Treasurer candidate Fitch won the Warren County GOP vote 2,560 to 1,465 for Smith. Yancey was a distant third with 893.
Ocean Springs Mayor Connie Moran was unopposed for the Democratic nomination for treasurer.
Fitch, 49, of Madison, has been executive director of the state Personnel Board the past two years, and is on leave during the campaign.
She spent five years as deputy director of the state Department of Employment Security after starting her legal career on the staff of then-Attorney General Ed Pittman.
As an assistant attorney general, Fitch represented several state entities, including the treasurer’s office and the Bond Commission. She was a staff attorney for the state House of Representatives and has worked as a bond attorney in private practice.

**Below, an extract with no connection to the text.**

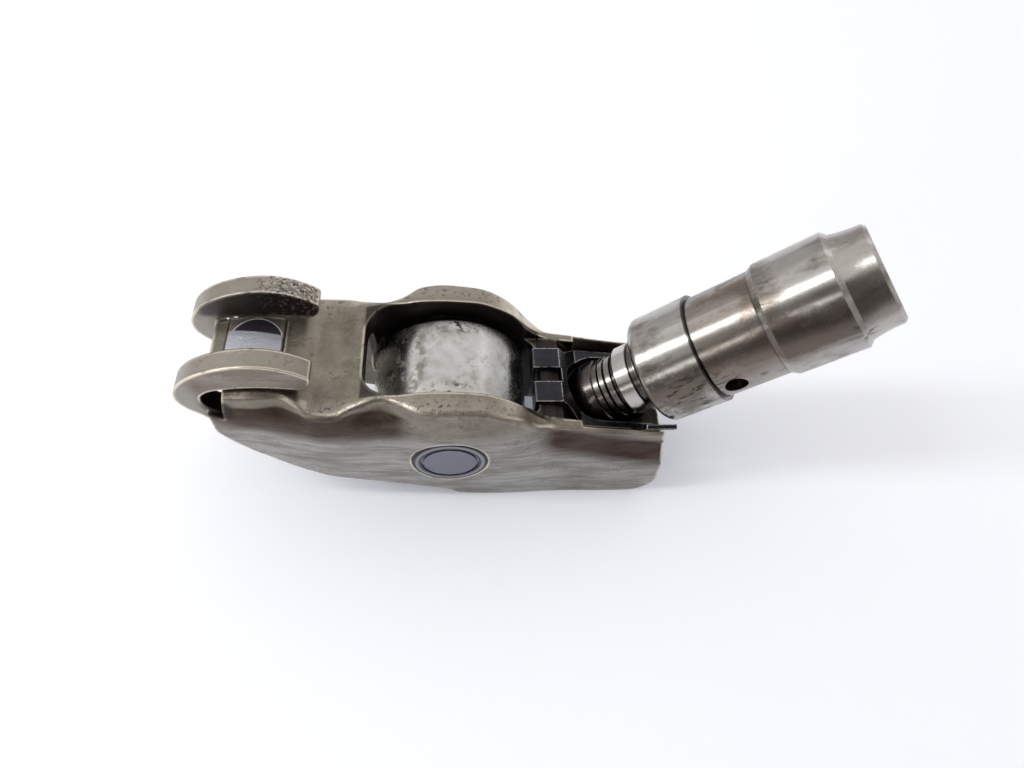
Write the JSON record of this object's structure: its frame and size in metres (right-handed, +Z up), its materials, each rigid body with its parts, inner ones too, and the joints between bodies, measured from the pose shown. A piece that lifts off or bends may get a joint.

Yancey, 43, was a consultant for several years for the Christian Action Commission of the Mississippi Baptist Convention. An investment adviser for Woodridge Capital Portfolio Management, Yancey was elected to the state Senate in 2007 in a district that includes parts of Madison and Rankin counties.
Smith, 30, clerked for a year in Jackson for Judge Rhesa Barksdale of the 5th U.S. Circuit Court of Appeals, starting in 2008. He worked as a staff attorney and budget adviser for Republican Gov. Haley Barbour from 2009 until December. Among other duties, he helped handle Barbour’s legal challenge of the 2010 federal health care expansion.
Rival factions of the Reform Party want to run a candidate for treasurer. One faction wants to run a candidate for agriculture commissioner.
In other state races, incumbent Commissioner of Insurance Mike Chaney, a Vicksburg resident, was unopposed for the Republican nomination.
He will face Democrat Louis Fondren, who also was unopposed in primary voting, in the November election.
Also unopposed in the party primaries were incumbent attorney general and Democratic candidate Jim Hood and Republican nominee Steve Simpson.